All the data should come back exactly as it was given.

* [Supplied material]:
────────────────────────────────────────

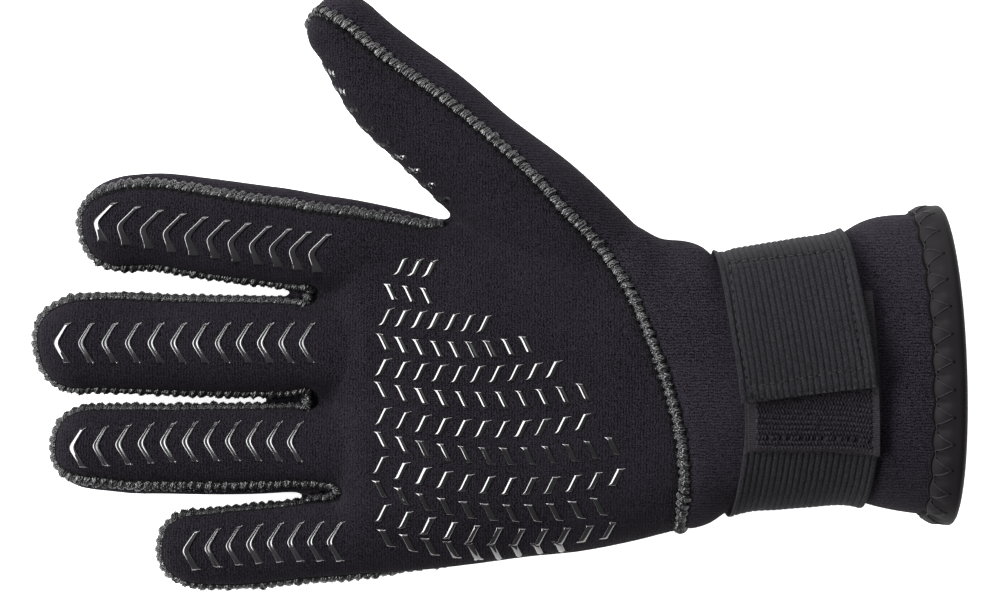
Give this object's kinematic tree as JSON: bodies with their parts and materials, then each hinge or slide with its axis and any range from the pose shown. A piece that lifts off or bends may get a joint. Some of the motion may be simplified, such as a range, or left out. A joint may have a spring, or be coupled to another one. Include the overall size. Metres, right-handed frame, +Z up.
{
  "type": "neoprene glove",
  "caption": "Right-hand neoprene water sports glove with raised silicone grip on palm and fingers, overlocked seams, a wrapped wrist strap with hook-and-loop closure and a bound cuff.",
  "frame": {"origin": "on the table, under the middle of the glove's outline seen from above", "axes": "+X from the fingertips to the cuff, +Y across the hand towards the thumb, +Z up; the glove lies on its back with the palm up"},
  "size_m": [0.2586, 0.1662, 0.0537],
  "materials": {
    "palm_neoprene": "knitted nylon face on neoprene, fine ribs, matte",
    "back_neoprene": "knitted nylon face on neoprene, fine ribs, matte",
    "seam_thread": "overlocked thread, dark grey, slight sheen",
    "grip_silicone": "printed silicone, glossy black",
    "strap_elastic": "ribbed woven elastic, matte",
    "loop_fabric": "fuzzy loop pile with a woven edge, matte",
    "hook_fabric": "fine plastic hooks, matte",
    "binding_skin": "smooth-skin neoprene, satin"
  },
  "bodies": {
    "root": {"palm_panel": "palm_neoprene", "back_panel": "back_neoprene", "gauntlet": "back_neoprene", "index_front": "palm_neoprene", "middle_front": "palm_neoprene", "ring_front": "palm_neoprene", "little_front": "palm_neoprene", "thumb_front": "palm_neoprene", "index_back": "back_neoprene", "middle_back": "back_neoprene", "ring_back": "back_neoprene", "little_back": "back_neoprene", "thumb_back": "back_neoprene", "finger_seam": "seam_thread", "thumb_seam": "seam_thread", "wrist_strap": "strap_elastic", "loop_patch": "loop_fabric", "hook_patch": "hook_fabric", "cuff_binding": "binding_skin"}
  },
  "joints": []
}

────────────────────────────────────────

* [Task output]:
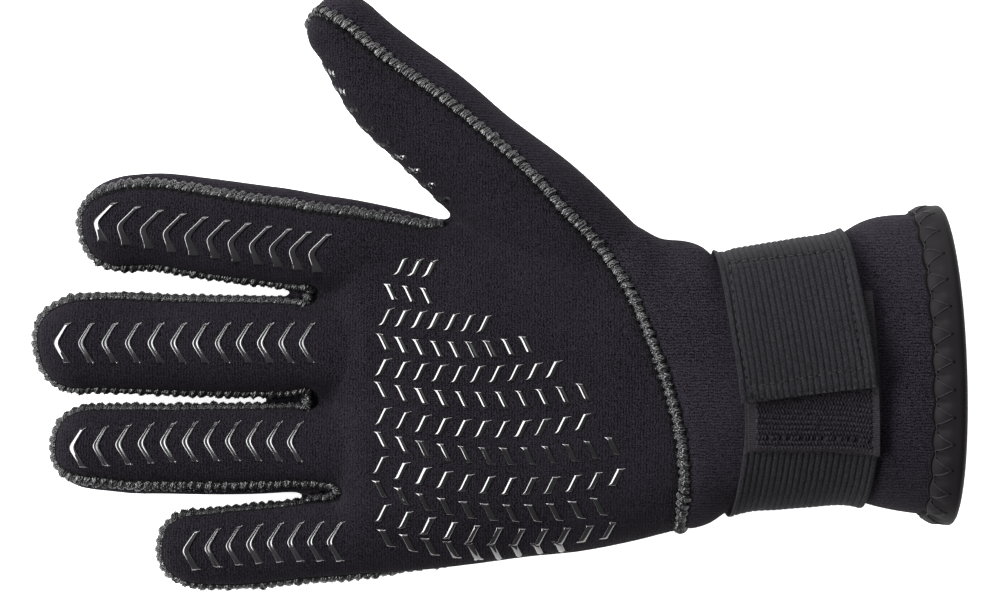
Give this object's kinematic tree as JSON: bodies with their parts and materials, then each hinge or slide with its axis and any range from the pose shown. A piece that lifts off or bends may get a joint. Some of the motion may be simplified, such as a range, or left out. A joint may have a spring, or be coupled to another one. Include the overall size. Metres, right-handed frame, +Z up.
{
  "type": "neoprene glove",
  "caption": "Right-hand neoprene water sports glove with raised silicone grip on palm and fingers, overlocked seams, a wrapped wrist strap with hook-and-loop closure and a bound cuff.",
  "frame": {"origin": "on the table, under the middle of the glove's outline seen from above", "axes": "+X from the fingertips to the cuff, +Y across the hand towards the thumb, +Z up; the glove lies on its back with the palm up"},
  "size_m": [0.2586, 0.1662, 0.0537],
  "materials": {
    "palm_neoprene": "knitted nylon face on neoprene, fine ribs, matte",
    "back_neoprene": "knitted nylon face on neoprene, fine ribs, matte",
    "seam_thread": "overlocked thread, dark grey, slight sheen",
    "grip_silicone": "printed silicone, glossy black",
    "strap_elastic": "ribbed woven elastic, matte",
    "loop_fabric": "fuzzy loop pile with a woven edge, matte",
    "hook_fabric": "fine plastic hooks, matte",
    "binding_skin": "smooth-skin neoprene, satin"
  },
  "bodies": {
    "root": {"palm_panel": "palm_neoprene", "back_panel": "back_neoprene", "gauntlet": "back_neoprene", "index_front": "palm_neoprene", "middle_front": "palm_neoprene", "ring_front": "palm_neoprene", "little_front": "palm_neoprene", "thumb_front": "palm_neoprene", "index_back": "back_neoprene", "middle_back": "back_neoprene", "ring_back": "back_neoprene", "little_back": "back_neoprene", "thumb_back": "back_neoprene", "finger_seam": "seam_thread", "thumb_seam": "seam_thread", "wrist_strap": "strap_elastic", "loop_patch": "loop_fabric", "hook_patch": "hook_fabric", "cuff_binding": "binding_skin"}
  },
  "joints": []
}